+++ Supplied material

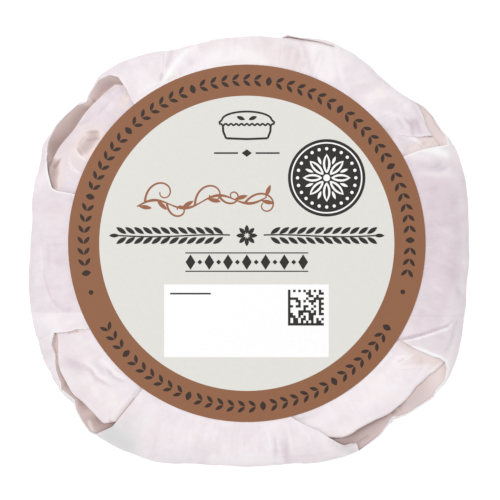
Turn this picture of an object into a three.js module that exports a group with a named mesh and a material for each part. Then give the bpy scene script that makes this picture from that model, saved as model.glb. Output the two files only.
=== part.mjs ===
// A pork pie wrapped in one square sheet of white greaseproof paper, which a round label holds shut.
//
// The sheet comes up round the pie from below. Its four sides fold over the rim and end on the flat top,
// under the label. The spare paper at each corner is tucked in: it leaves a panel on the pie's top, an outer
// wall that stands off the pie like the side of a pocket, and a gap between the two. The pack is shut, so it
// is one solid, and the label is a second one.
//
// Millimetres, +Z up, with the origin at the middle of the base. The label's lower edge faces -Y.

import * as THREE from "three";

const { clamp, degToRad, lerp } = THREE.MathUtils;

// Driving dimensions.
const wrapHeight = 57.6;
const pieRadius = 54.65; // of the wrapped pie at its rim, midway between its long and short axis
const pieOval = 0.55; // half the difference between the two
const pieShift = 0.25; // how far the pie lies towards -Y in the pack
const baseTaper = 0.09; // share of the radius that is lost from the rim down to the base
const baseFillet = 4;
const shoulder = 5.5; // radius of the bend where a flap folds over the rim
const flatTopRadius = 48.6; // the top is a plane out to here

// The paper that gathers at the corners stands out in bulges, most of all at the top. Each is largest at one
// angle from +X, in degrees, and dies away over its own reach on both sides.
const bulges = [
  { at: 27, before: 27, after: 21, out: 2.6 },
  { at: 69, before: 22, after: 17, out: 2.4 },
  { at: 128, before: 20, after: 24, out: 3.7 },
  { at: 149, before: 25, after: 29, out: 3.3 },
  { at: 200, before: 20, after: 18, out: 2.5 },
  { at: 210, before: 9, after: 20, out: 4.6 },
  { at: 215, before: 15, after: 33, out: 5.2 },
  { at: 231, before: 32, after: 35, out: 5.9 },
  { at: 299, before: 24, after: 15, out: 2.8 },
  { at: 325, before: 25, after: 27, out: 4.6 },
];
const bulgeRise = 3; // power of the height with which a bulge grows, up to the shoulder

// The tucked corners. A pocket runs between two angles along the outer wall, and its panel between two
// others along the label, because the flaps beside it have slanting edges. The panel's rim lies outside the
// pie's own rim, or inside it, by "out" at the middle.
const tucks = [
  { wall: [29.5, 43], label: [31, 37.7], out: -0.5 },
  { wall: [129.8, 156.7], label: [128.7, 162.7], out: -0.2 },
  { wall: [203.5, 230], label: [205.5, 232.1], out: 2.2 },
  { wall: [295.7, 329.7], label: [283.6, 329], out: -0.3 },
];
const pocketWall = 0.8; // thickness of the folded paper that stands off the pie
const pocketDepth = 6.5; // from the top down to the bottom of the gap, at the middle of a corner
const pocketEndDepth = 5.2; // the same beside a flap
const edgeDrop = 4.3; // how far the pocket's edge lies below the top, at the middle of a corner
const edgeEndDrop = 4.8; // the same beside a flap
const panelDrop = 0.5; // how far the tucked panel lies below the flaps at the rim
const rimBend = 2.2; // radius of the bend where a tucked panel goes down into its pocket
const leastGap = 0.2; // width of the gap where it is narrowest
const footShare = 0.4; // share of the gap's width at which its lowest line runs, from the pie outwards

const labelRadius = 44.75;
const labelThickness = 0.3;
const labelGap = 0.1; // between the paper's top and the label
const labelCentre = { x: -1, y: 1.42 };

// Fineness of the faceted solids.
const columnAngle = 2.2; // widest step round the pack, in degrees
const foldAngle = 0.8; // width of the steep face along a flap's side edge, in degrees
const wallRows = 7;
const bendRows = 5; // steps round a panel's bend at the rim
const gapRows = 3; // points of a pocket's section between its free edge and that bend
const filletShares = [0.15, 0.5]; // heights of the rows on the base's rounded edge, as shares of it
const labelSides = 96;

// A direction round the pack as the nearest equal angle between -pi and pi.
function nearZero(angle) {
  return Math.atan2(Math.sin(angle), Math.cos(angle));
}

// The wrapped pie's own radius at its rim: nearly round, a little wider along X than along Y.
function rimRadius(angle) {
  return pieRadius + pieOval * Math.cos(2 * angle) - pieShift * Math.sin(angle);
}

// How far the gathered paper stands out at the top. Where two bulges meet, the larger one shows, which makes
// a crease.
function bulgeAt(angle) {
  const outs = bulges.map(({ at, before, after, out }) => {
    const away = nearZero(angle - degToRad(at));
    const share = Math.min(Math.abs(away) / degToRad(away < 0 ? before : after), 1);
    return out * Math.cos((share * Math.PI) / 2) ** 2;
  });
  return Math.max(...outs);
}

// The side of the pie below its rim, which narrows towards the base.
function sideRadius(angle, height) {
  return rimRadius(angle) * (1 - baseTaper * (1 - height / wrapHeight) ** 2);
}

// The outside of the wrap.
function wallRadius(angle, height) {
  const depth = Math.max(baseFillet - height, 0);
  const fillet = baseFillet - Math.sqrt(baseFillet ** 2 - depth ** 2);
  const rise = Math.min(height / (wrapHeight - shoulder), 1);
  return sideRadius(angle, height) + bulgeAt(angle) * rise ** bulgeRise - fillet;
}

// Points of a quarter bend from the side of a wall to the plane above it, as [radius, height].
function bend(outerRadius, innerRadius, low, high, rows) {
  return Array.from({ length: rows }, (_, i) => {
    const turn = ((i + 1) / rows) * (Math.PI / 2);
    return [lerp(innerRadius, outerRadius, Math.cos(turn)), lerp(low, high, Math.sin(turn))];
  });
}

// The outer wall from the base up to the height given.
function wallPoints(angle, top) {
  const base = [[wallRadius(angle, 0), 0]];
  const fillet = filletShares.map((share) => [wallRadius(angle, share * baseFillet), share * baseFillet]);
  const wall = Array.from({ length: wallRows }, (_, i) => {
    const z = lerp(baseFillet, top, i / (wallRows - 1));
    return [wallRadius(angle, z), z];
  });
  return [...base, ...fillet, ...wall];
}

// Section through a flap: up the wall, over the rim in one bend, and onto the top.
function flapSection(angle) {
  const top = wrapHeight - shoulder;
  const outer = wallRadius(angle, top);
  return [...wallPoints(angle, top), ...bend(outer, flatTopRadius, top, wrapHeight, bendRows + gapRows)];
}

// Section through a tucked corner: up the wall to its free edge, down into the pocket, and up over the pie's
// rim. It has as many points as a flap's section.
function pocketSection(angle, across, out) {
  const middle = Math.sin(Math.PI * across);
  const edge = wrapHeight - lerp(edgeEndDrop, edgeDrop, middle);
  const floor = wrapHeight - lerp(pocketEndDepth, pocketDepth, middle);
  const innerEdge = wallRadius(angle, edge) - pocketWall;
  const innerFoot = wallRadius(angle, floor) - pocketWall;
  const rim = Math.min(rimRadius(angle) - pocketWall + out * middle, innerFoot - leastGap);
  const panel = wrapHeight - panelDrop;
  return [
    ...wallPoints(angle, edge),
    [innerEdge, edge],
    [lerp(rim, innerFoot, footShare), floor],
    [rim, panel - rimBend],
    ...bend(rim, rim - rimBend, panel - rimBend, panel, bendRows - 1),
    [flatTopRadius, wrapHeight],
  ];
}

// The columns of points round the pack. A column keeps its wall angle up the wall and turns to its label
// angle on the top. The sections change from flap to pocket in the narrow step between two columns.
function columns() {
  const made = [];
  const fill = (wall, label, sectionAt) => {
    const widest = Math.max(wall[1] - wall[0], label[1] - label[0]);
    const steps = Math.max(2, Math.ceil(widest / columnAngle));
    for (let i = 0; i <= steps; i += 1) {
      const across = i / steps;
      const angle = degToRad(lerp(wall[0], wall[1], across));
      made.push({
        wallAngle: angle,
        labelAngle: degToRad(lerp(label[0], label[1], across)),
        section: sectionAt(angle, across),
      });
    }
  };
  tucks.forEach((tuck, i) => {
    const next = tucks[(i + 1) % tucks.length];
    const turn = i + 1 < tucks.length ? 0 : 360;
    fill(tuck.wall, tuck.label, (angle, across) => pocketSection(angle, across, tuck.out));
    fill(
      [tuck.wall[1] + foldAngle, next.wall[0] + turn - foldAngle],
      [tuck.label[1] + foldAngle, next.label[0] + turn - foldAngle],
      flapSection,
    );
  });
  return made;
}

// Joins the columns into one closed surface, with a pole at the middle of the base and one at the middle of
// the top.
function wrapGeometry() {
  const made = columns();
  const rows = made[0].section.length;
  const positions = [0, 0, 0, 0, 0, wrapHeight];
  made.forEach(({ wallAngle, labelAngle, section }) => {
    const outer = Math.max(...section.map(([radius]) => radius));
    section.forEach(([radius, height], row) => {
      const inwards = row < wallRows ? 0 : clamp((outer - radius) / (outer - flatTopRadius), 0, 1);
      const angle = lerp(wallAngle, labelAngle, inwards);
      positions.push(radius * Math.cos(angle), radius * Math.sin(angle), height);
    });
  });
  const point = (column, row) => 2 + (column % made.length) * rows + row;
  const faces = [];
  made.forEach((_, column) => {
    faces.push(0, point(column + 1, 0), point(column, 0));
    for (let row = 0; row + 1 < rows; row += 1) {
      const [a, b] = [point(column, row), point(column + 1, row)];
      const [c, d] = [point(column + 1, row + 1), point(column, row + 1)];
      faces.push(a, b, c, a, c, d);
    }
    faces.push(1, point(column, rows - 1), point(column + 1, rows - 1));
  });
  const geometry = new THREE.BufferGeometry();
  geometry.setAttribute("position", new THREE.Float32BufferAttribute(positions, 3));
  geometry.setIndex(faces);
  geometry.computeVertexNormals();
  return geometry;
}

function wrappedPie() {
  const paper = new THREE.MeshStandardMaterial({ color: 0xefe4e9, roughness: 0.55, metalness: 0 });
  const mesh = new THREE.Mesh(wrapGeometry(), paper);
  mesh.name = "wrapped_pie";
  return mesh;
}

function label() {
  const geometry = new THREE.CylinderGeometry(labelRadius, labelRadius, labelThickness, labelSides);
  const paper = new THREE.MeshStandardMaterial({ color: 0xe4e3de, roughness: 0.45, metalness: 0 });
  const mesh = new THREE.Mesh(geometry, paper);
  mesh.name = "label";
  mesh.rotation.x = Math.PI / 2;
  mesh.position.set(labelCentre.x, labelCentre.y, wrapHeight + labelGap + labelThickness / 2);
  return mesh;
}

const pack = new THREE.Group();
pack.add(wrappedPie(), label());

// The bulges are uneven, so the pack is moved to stand with its middle over the origin.
const middle = new THREE.Box3().setFromObject(pack).getCenter(new THREE.Vector3());
pack.position.set(-middle.x, -middle.y, 0);

export default pack;
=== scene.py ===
"""Looks of a pork pie in its shop wrap: creased greaseproof paper, tucked in at four corners, and a label.

Everything is worked out in millimetres, and degrees from +X, in the pack's own frame, with +Z up and the
label's lower edge towards -Y. It is turned into metres when a mesh is made.
"""

import math

import bmesh
import bpy
import numpy as np
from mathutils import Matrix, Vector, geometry, kdtree


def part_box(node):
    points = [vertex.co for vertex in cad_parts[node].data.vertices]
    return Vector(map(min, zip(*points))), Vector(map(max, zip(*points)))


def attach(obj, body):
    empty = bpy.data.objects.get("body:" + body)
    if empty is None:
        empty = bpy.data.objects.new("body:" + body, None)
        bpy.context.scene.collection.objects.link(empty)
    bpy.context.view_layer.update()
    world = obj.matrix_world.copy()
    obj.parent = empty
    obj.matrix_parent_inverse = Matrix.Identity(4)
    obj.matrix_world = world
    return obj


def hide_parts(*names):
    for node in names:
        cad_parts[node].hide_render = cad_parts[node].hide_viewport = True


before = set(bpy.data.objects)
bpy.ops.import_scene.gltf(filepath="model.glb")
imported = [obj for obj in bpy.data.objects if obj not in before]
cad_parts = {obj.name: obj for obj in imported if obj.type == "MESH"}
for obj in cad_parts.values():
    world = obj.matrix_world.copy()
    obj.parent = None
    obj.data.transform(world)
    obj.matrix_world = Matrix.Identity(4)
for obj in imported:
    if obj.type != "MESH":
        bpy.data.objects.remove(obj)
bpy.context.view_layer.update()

MM = 0.001

# ---- The pack's sizes. Those that the CAD model has too are the same there.

label_low, label_high = (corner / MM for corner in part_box("label"))
WRAP_HEIGHT = (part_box("wrapped_pie")[1] / MM).z
LABEL_RADIUS = (label_high.x - label_low.x) / 2
LABEL_CENTRE = (label_low + label_high) / 2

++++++

Goal: Quote the listing above from its first line to the line with "const bulgeRise = 3;", inclusive, and add nothing.

Task solution:
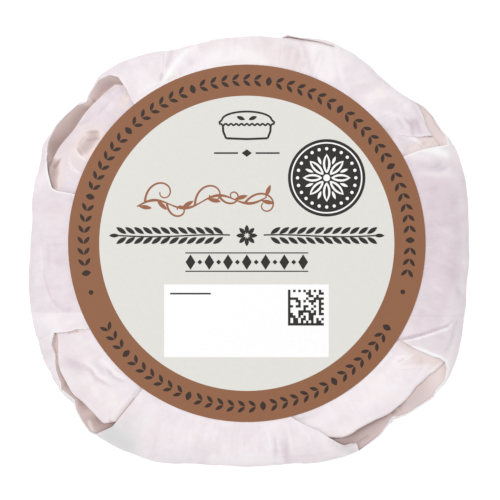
Turn this picture of an object into a three.js module that exports a group with a named mesh and a material for each part. Then give the bpy scene script that makes this picture from that model, saved as model.glb. Output the two files only.
=== part.mjs ===
// A pork pie wrapped in one square sheet of white greaseproof paper, which a round label holds shut.
//
// The sheet comes up round the pie from below. Its four sides fold over the rim and end on the flat top,
// under the label. The spare paper at each corner is tucked in: it leaves a panel on the pie's top, an outer
// wall that stands off the pie like the side of a pocket, and a gap between the two. The pack is shut, so it
// is one solid, and the label is a second one.
//
// Millimetres, +Z up, with the origin at the middle of the base. The label's lower edge faces -Y.

import * as THREE from "three";

const { clamp, degToRad, lerp } = THREE.MathUtils;

// Driving dimensions.
const wrapHeight = 57.6;
const pieRadius = 54.65; // of the wrapped pie at its rim, midway between its long and short axis
const pieOval = 0.55; // half the difference between the two
const pieShift = 0.25; // how far the pie lies towards -Y in the pack
const baseTaper = 0.09; // share of the radius that is lost from the rim down to the base
const baseFillet = 4;
const shoulder = 5.5; // radius of the bend where a flap folds over the rim
const flatTopRadius = 48.6; // the top is a plane out to here

// The paper that gathers at the corners stands out in bulges, most of all at the top. Each is largest at one
// angle from +X, in degrees, and dies away over its own reach on both sides.
const bulges = [
  { at: 27, before: 27, after: 21, out: 2.6 },
  { at: 69, before: 22, after: 17, out: 2.4 },
  { at: 128, before: 20, after: 24, out: 3.7 },
  { at: 149, before: 25, after: 29, out: 3.3 },
  { at: 200, before: 20, after: 18, out: 2.5 },
  { at: 210, before: 9, after: 20, out: 4.6 },
  { at: 215, before: 15, after: 33, out: 5.2 },
  { at: 231, before: 32, after: 35, out: 5.9 },
  { at: 299, before: 24, after: 15, out: 2.8 },
  { at: 325, before: 25, after: 27, out: 4.6 },
];
const bulgeRise = 3; // power of the height with which a bulge grows, up to the shoulder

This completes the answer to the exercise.